◆ Written request:
Repeat exactly, and only, the lines below starting at the line that contains "FRINGE_STEP), FRINGE_DIAMETER, yarns[yarn])" and ending at the line that contains "cad_parts[obj.name] = obj", inclusive of both.

◆ Data in this exercise:
+++

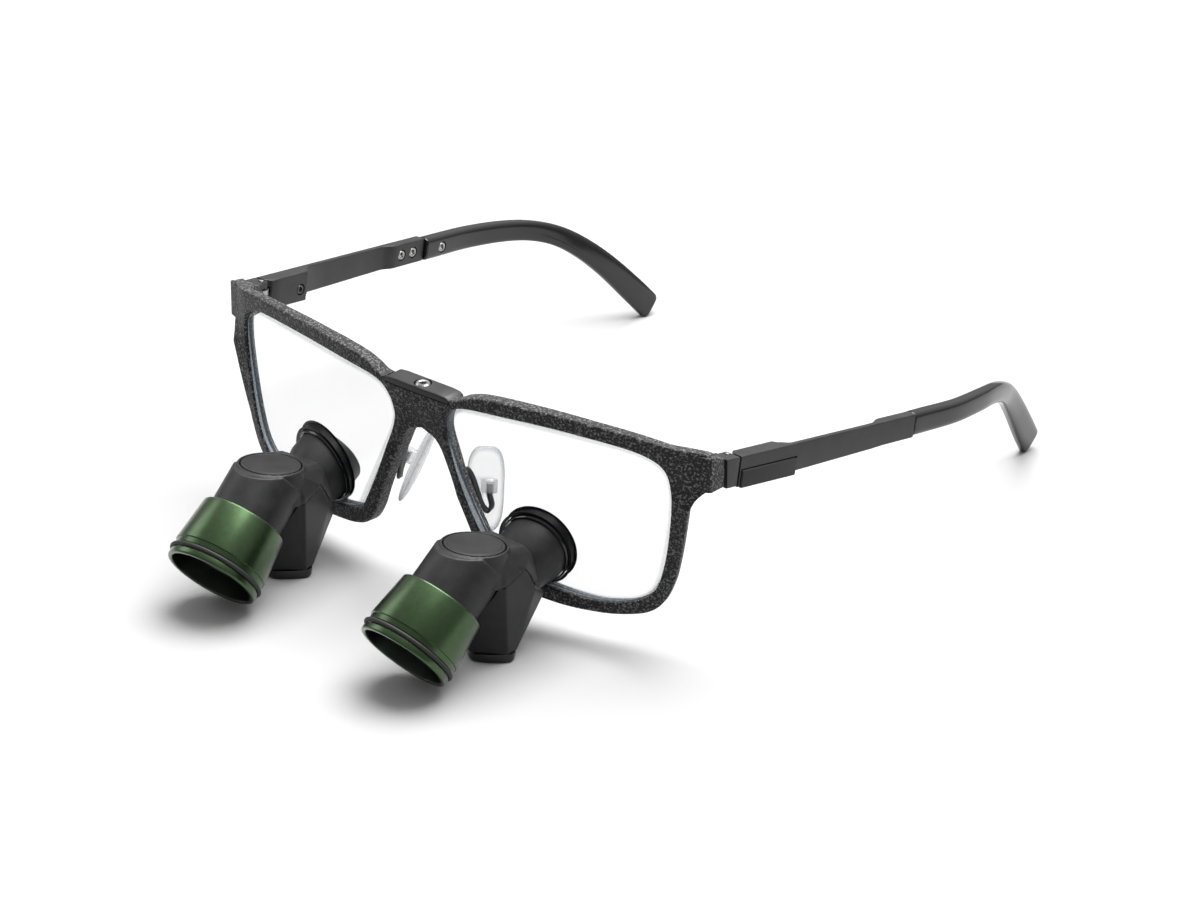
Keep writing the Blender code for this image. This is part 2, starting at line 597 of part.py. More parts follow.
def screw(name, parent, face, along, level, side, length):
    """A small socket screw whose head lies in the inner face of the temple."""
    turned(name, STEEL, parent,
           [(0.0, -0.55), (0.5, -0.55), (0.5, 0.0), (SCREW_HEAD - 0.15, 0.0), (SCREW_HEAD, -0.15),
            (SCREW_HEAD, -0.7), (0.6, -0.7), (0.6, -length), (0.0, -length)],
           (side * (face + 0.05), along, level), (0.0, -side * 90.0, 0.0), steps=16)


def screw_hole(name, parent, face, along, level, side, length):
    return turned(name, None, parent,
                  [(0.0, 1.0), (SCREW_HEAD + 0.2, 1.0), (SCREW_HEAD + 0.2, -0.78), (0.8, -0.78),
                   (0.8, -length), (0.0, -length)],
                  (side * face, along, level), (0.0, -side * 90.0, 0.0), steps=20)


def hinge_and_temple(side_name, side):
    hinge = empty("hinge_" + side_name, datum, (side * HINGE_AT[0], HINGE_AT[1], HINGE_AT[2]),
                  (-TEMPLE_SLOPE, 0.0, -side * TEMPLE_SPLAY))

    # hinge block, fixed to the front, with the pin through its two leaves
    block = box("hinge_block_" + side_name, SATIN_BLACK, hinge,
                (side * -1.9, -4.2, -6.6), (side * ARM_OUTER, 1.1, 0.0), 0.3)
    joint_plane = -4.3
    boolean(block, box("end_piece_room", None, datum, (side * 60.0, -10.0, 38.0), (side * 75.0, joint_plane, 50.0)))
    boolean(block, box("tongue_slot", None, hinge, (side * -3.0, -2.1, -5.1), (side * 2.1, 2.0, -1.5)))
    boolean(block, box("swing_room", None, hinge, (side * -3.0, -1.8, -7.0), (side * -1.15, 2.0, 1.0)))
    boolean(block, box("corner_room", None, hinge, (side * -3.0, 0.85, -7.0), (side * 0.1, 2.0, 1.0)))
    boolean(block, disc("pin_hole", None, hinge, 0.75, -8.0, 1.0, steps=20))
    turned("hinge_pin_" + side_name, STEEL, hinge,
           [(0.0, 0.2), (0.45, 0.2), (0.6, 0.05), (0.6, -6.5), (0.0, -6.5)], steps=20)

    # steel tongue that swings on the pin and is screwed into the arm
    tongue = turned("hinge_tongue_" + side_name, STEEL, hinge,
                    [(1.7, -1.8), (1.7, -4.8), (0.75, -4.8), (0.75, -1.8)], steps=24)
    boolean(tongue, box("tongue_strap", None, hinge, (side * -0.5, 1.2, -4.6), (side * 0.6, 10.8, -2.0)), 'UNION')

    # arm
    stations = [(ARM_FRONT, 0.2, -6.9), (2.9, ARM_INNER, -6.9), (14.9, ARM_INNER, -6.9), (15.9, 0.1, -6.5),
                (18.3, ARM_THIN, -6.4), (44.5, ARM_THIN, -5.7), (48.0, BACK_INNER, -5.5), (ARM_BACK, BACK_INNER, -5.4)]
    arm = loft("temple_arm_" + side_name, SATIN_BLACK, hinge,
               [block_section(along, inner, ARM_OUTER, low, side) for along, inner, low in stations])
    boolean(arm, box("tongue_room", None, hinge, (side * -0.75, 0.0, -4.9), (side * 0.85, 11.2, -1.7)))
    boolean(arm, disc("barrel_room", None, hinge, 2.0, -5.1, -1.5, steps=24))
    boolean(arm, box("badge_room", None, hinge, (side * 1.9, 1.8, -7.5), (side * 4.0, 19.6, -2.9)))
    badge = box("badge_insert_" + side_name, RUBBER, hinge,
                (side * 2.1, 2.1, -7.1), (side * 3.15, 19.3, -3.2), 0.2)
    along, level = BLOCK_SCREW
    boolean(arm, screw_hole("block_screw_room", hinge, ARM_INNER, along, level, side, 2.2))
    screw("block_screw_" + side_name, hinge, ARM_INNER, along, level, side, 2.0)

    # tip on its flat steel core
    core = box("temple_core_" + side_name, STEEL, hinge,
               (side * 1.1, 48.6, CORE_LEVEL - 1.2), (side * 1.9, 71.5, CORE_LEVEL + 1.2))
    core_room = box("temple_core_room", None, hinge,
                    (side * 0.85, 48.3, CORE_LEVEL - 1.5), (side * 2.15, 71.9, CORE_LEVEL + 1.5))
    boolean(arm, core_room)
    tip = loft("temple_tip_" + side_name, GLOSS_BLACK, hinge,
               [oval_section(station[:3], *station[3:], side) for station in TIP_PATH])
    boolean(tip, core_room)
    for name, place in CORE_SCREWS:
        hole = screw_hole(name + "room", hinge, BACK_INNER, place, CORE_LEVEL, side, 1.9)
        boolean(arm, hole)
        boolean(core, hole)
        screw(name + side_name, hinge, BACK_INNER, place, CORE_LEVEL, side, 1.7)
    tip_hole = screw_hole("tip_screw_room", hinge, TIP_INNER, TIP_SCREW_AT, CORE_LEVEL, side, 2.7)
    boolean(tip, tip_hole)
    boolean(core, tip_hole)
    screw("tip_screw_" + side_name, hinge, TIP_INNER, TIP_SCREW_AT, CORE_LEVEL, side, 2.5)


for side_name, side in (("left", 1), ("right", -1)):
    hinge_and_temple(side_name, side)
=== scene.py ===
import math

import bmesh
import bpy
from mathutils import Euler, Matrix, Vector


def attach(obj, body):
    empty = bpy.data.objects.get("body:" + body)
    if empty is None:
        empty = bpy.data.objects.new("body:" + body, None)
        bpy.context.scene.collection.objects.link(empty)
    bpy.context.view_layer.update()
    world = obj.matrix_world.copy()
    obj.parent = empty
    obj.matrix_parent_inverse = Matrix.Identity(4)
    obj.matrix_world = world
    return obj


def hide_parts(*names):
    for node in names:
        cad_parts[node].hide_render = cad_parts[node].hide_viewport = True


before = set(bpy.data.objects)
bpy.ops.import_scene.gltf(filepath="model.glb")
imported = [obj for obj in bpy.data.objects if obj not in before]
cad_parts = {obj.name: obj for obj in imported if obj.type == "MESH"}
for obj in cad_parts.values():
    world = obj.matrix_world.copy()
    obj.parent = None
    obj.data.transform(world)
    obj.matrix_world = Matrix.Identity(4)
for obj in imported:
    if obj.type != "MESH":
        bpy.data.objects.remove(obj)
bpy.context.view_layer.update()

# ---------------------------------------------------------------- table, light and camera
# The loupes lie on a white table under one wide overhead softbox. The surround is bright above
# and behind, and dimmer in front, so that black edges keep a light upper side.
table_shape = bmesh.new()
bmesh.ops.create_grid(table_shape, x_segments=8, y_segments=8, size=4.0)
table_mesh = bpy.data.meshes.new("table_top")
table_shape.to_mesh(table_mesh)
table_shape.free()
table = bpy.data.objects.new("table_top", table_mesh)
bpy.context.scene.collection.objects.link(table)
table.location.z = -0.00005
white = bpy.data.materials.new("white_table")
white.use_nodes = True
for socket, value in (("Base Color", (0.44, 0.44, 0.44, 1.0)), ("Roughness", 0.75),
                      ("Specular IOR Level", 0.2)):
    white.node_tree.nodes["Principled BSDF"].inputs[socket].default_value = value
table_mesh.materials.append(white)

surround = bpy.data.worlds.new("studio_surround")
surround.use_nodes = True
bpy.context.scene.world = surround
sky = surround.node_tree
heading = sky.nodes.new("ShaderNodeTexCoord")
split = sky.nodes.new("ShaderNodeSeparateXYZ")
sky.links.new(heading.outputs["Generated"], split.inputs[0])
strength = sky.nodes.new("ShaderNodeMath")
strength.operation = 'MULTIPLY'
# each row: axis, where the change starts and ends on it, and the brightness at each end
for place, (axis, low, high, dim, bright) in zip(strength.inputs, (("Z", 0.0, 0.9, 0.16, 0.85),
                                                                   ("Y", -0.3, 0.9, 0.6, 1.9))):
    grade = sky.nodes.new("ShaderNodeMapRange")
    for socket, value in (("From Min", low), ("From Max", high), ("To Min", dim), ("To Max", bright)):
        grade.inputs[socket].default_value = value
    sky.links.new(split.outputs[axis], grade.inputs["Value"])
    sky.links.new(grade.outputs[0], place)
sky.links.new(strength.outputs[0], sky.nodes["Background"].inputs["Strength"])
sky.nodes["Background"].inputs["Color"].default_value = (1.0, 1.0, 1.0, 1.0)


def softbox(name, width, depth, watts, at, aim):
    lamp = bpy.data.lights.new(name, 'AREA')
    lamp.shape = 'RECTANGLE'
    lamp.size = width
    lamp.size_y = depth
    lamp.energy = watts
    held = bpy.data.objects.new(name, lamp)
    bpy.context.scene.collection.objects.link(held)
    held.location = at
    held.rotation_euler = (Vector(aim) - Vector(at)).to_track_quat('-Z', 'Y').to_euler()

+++

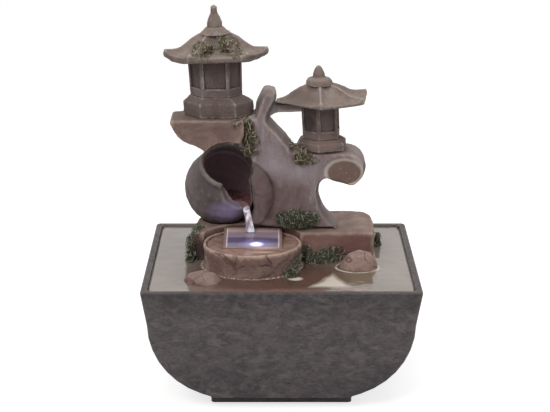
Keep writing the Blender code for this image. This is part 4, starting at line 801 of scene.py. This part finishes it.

+++

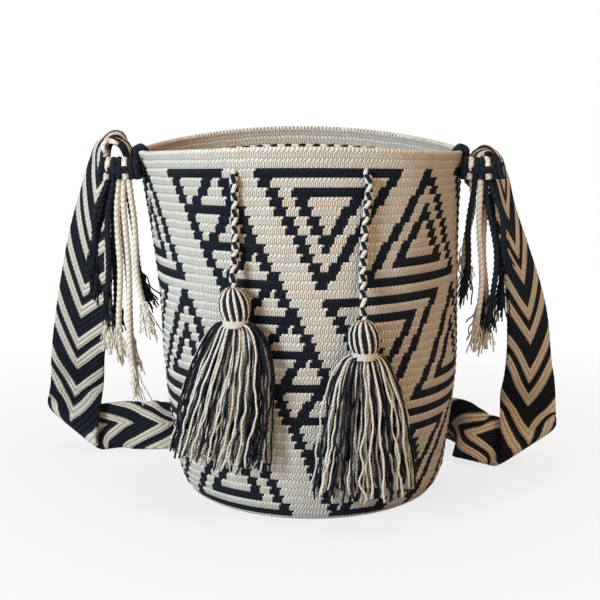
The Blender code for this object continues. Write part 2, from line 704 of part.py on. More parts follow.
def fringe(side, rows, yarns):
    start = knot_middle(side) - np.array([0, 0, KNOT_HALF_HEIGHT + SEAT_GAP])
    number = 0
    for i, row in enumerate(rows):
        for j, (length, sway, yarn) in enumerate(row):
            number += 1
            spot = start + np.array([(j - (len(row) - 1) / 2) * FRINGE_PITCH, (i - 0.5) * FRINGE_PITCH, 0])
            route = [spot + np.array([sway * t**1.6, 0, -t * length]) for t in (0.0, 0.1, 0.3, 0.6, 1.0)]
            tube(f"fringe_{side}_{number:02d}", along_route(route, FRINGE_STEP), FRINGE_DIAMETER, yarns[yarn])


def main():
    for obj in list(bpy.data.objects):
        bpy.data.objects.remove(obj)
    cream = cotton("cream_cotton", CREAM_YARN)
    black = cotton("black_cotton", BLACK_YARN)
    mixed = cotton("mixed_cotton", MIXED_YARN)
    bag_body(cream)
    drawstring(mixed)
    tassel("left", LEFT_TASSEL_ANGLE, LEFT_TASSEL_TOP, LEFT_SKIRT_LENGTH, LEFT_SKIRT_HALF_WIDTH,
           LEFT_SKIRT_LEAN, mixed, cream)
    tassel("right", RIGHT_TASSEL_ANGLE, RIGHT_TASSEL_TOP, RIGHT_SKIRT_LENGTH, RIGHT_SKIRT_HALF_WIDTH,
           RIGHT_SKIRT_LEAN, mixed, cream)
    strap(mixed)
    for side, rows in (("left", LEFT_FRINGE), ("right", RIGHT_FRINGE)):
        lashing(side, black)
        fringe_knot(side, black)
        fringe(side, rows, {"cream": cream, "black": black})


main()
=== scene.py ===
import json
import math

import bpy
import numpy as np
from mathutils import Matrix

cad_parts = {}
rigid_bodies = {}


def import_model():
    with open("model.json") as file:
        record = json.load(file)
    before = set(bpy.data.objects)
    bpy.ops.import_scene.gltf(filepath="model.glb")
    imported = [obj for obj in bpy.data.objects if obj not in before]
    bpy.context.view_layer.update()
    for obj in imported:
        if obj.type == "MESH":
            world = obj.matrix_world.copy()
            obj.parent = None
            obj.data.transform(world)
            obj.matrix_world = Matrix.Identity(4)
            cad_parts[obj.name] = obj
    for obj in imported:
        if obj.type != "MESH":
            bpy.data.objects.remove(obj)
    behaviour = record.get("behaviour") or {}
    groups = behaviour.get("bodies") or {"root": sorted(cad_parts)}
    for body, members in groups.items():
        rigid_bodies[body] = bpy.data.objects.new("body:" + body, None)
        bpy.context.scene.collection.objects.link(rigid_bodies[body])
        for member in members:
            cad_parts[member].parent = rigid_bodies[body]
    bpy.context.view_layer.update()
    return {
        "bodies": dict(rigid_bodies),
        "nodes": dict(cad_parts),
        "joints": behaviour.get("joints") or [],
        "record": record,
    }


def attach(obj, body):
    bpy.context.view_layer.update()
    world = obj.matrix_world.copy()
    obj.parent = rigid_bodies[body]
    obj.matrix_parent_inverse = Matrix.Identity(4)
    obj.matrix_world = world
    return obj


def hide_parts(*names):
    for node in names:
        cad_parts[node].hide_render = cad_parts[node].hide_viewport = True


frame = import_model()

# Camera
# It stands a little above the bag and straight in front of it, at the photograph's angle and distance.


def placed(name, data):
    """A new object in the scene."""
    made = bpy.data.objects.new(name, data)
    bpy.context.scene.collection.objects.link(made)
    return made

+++

◆ The output:
            tube(f"fringe_{side}_{number:02d}", along_route(route, FRINGE_STEP), FRINGE_DIAMETER, yarns[yarn])


def main():
    for obj in list(bpy.data.objects):
        bpy.data.objects.remove(obj)
    cream = cotton("cream_cotton", CREAM_YARN)
    black = cotton("black_cotton", BLACK_YARN)
    mixed = cotton("mixed_cotton", MIXED_YARN)
    bag_body(cream)
    drawstring(mixed)
    tassel("left", LEFT_TASSEL_ANGLE, LEFT_TASSEL_TOP, LEFT_SKIRT_LENGTH, LEFT_SKIRT_HALF_WIDTH,
           LEFT_SKIRT_LEAN, mixed, cream)
    tassel("right", RIGHT_TASSEL_ANGLE, RIGHT_TASSEL_TOP, RIGHT_SKIRT_LENGTH, RIGHT_SKIRT_HALF_WIDTH,
           RIGHT_SKIRT_LEAN, mixed, cream)
    strap(mixed)
    for side, rows in (("left", LEFT_FRINGE), ("right", RIGHT_FRINGE)):
        lashing(side, black)
        fringe_knot(side, black)
        fringe(side, rows, {"cream": cream, "black": black})


main()
=== scene.py ===
import json
import math

import bpy
import numpy as np
from mathutils import Matrix

cad_parts = {}
rigid_bodies = {}


def import_model():
    with open("model.json") as file:
        record = json.load(file)
    before = set(bpy.data.objects)
    bpy.ops.import_scene.gltf(filepath="model.glb")
    imported = [obj for obj in bpy.data.objects if obj not in before]
    bpy.context.view_layer.update()
    for obj in imported:
        if obj.type == "MESH":
            world = obj.matrix_world.copy()
            obj.parent = None
            obj.data.transform(world)
            obj.matrix_world = Matrix.Identity(4)
            cad_parts[obj.name] = obj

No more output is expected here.